L`isolamento che questi ragazzi vivono ogni giorno salta fuori anche da una frase. “Andiamo a Palermo” dicono quando si allenano allo Stadio delle Palme o vanno a giocare in un`altra zona della città. A quel punto Berradi cerca di spiegare loro che anche lo Zen fa parte di Palermo. Ma nel quartiere non c`è una piazza né un prato dove allenarsi o disputare le partite. Ci sono impianti sportivi abbandonati di cui nessuno fruisce, come il Velodromo, inaugurato nel 1991 e mai aperto agli abitanti del quartiere. “Riqualificarli, fare qualcosa per il quartiere” è un chiodo fisso per Rachid che proprio non capisce perché debbano restare cattedrali nel deserto.
Con Berradi, i ragazzi dello Zen sono diventati testimonial di iniziative antimafia. Hanno ricordato Don Pino Puglisi in occasione del decimo anniversario della scuola di Brancaccio intitolata al sacerdote caduto per mano dei fratelli Graviano. Sotto un solo cocente, il 19 luglio hanno giocato alle quattro del pomeriggio con la squadra di Addio Pizzo per celebrare Paolo Borsellino nel primo memorial di calcio a 5 dedicato al giudice ucciso in via D`Amelio. Le partite si sono svolte negli impianti sportivi situati a cento metri dal luogo della strage. Oltre a partecipare alle iniziative di Libera e del Coni Sicilia, hanno giocato anche al Mediterraneo Antirazzista.

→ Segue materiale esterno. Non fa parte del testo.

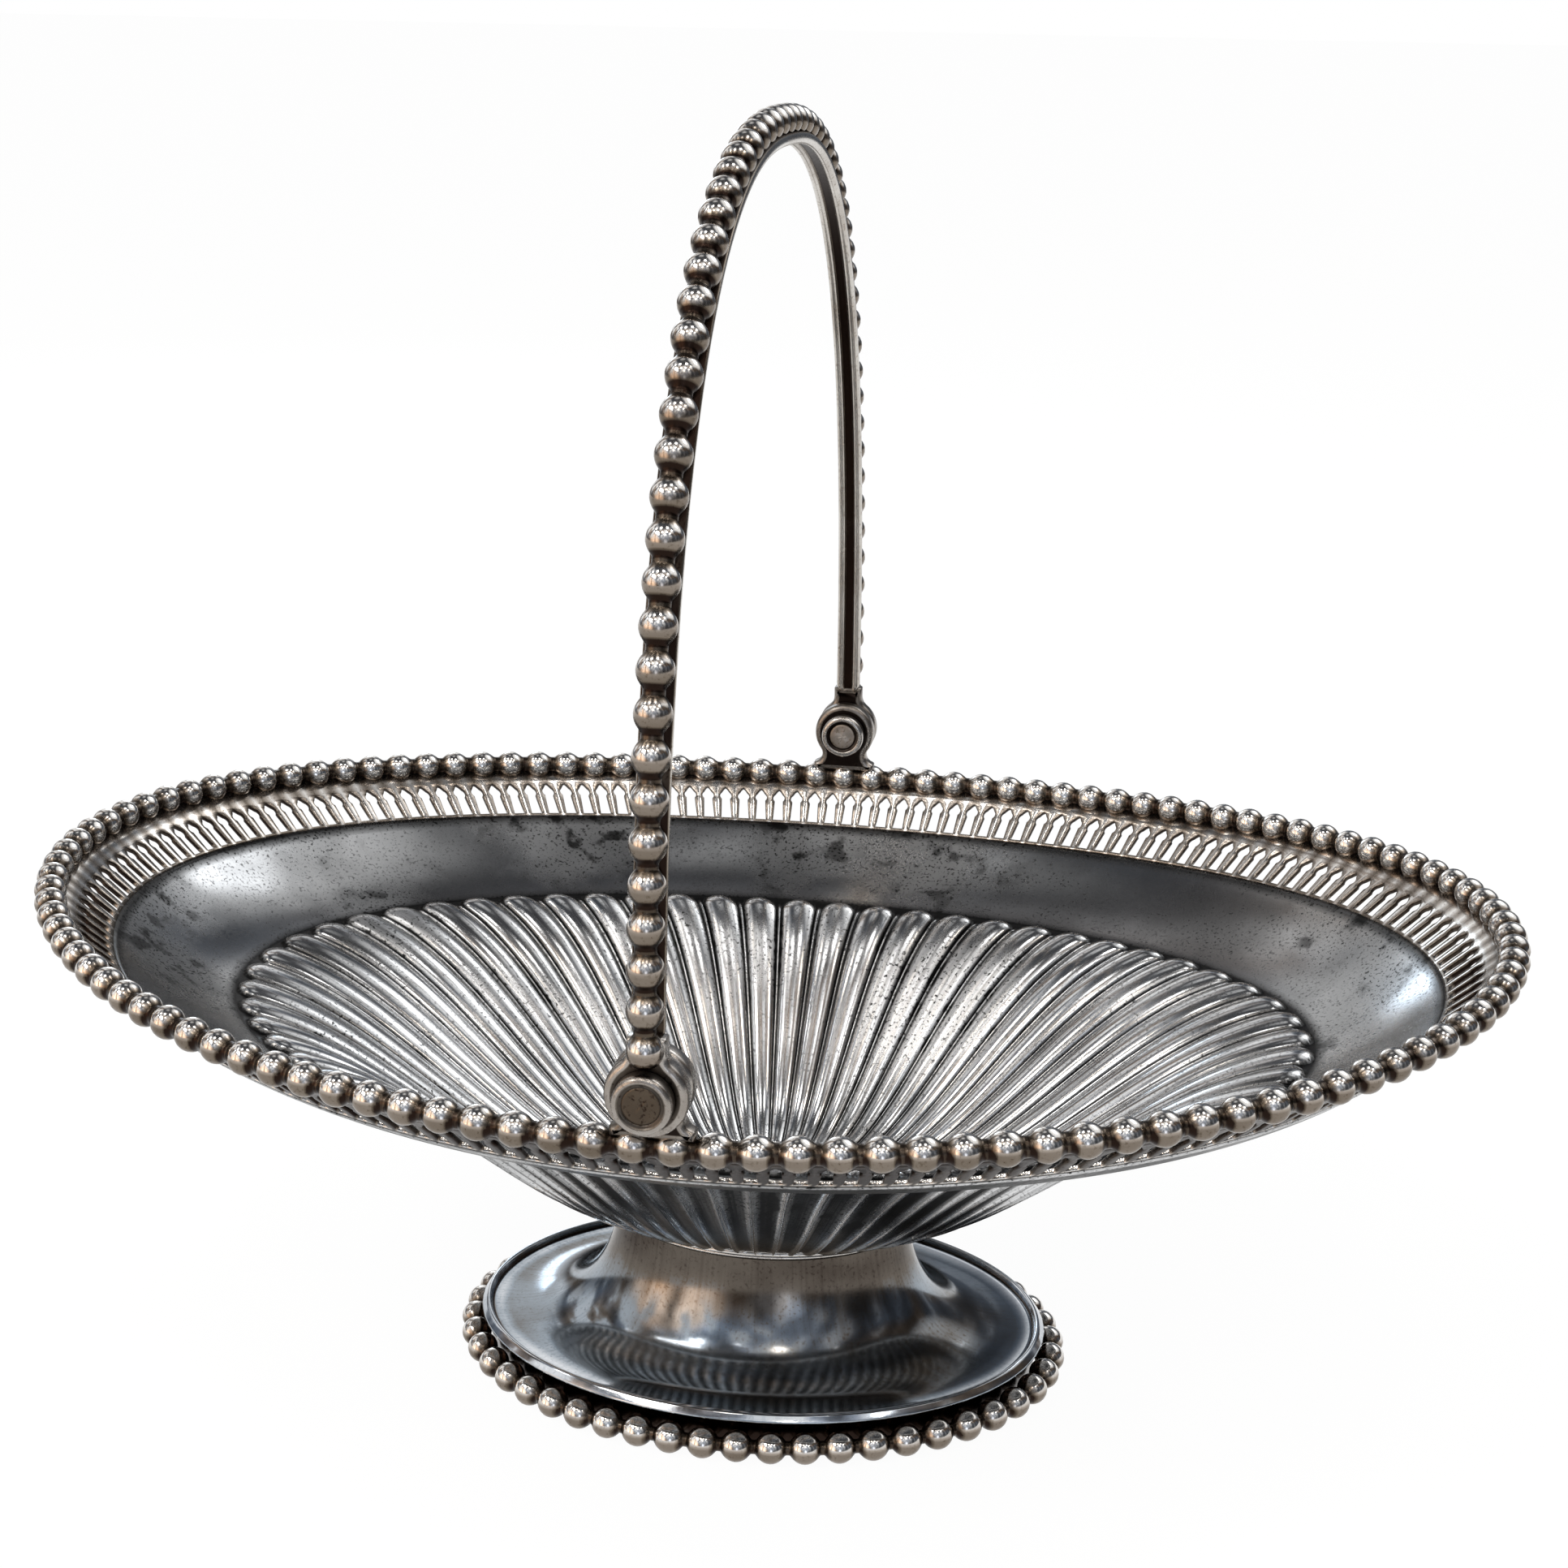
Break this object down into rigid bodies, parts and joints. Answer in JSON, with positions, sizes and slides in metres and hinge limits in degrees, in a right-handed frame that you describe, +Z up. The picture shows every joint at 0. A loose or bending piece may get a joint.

“Allo Zen non ci sono neanche gli occhi per piangere”, dicono apertamente i giovani calciatori. Per questo per loro sarà un`occasione importante allenarsi tutte le settimane e partecipare al prossimo torneo di calcio a cinque “Calciando in rete” che li vedrà impegnati ogni domenica da marzo fino a giugno. È un campionato organizzato da 35 associazioni di quartieri palermitani. L`Atletico Zen ha appena un anno di vita ma ha già fatto gol, dando una prospettiva diversa a ragazzi che conoscevano solo le regole della strada come legge per la sopravvivenza.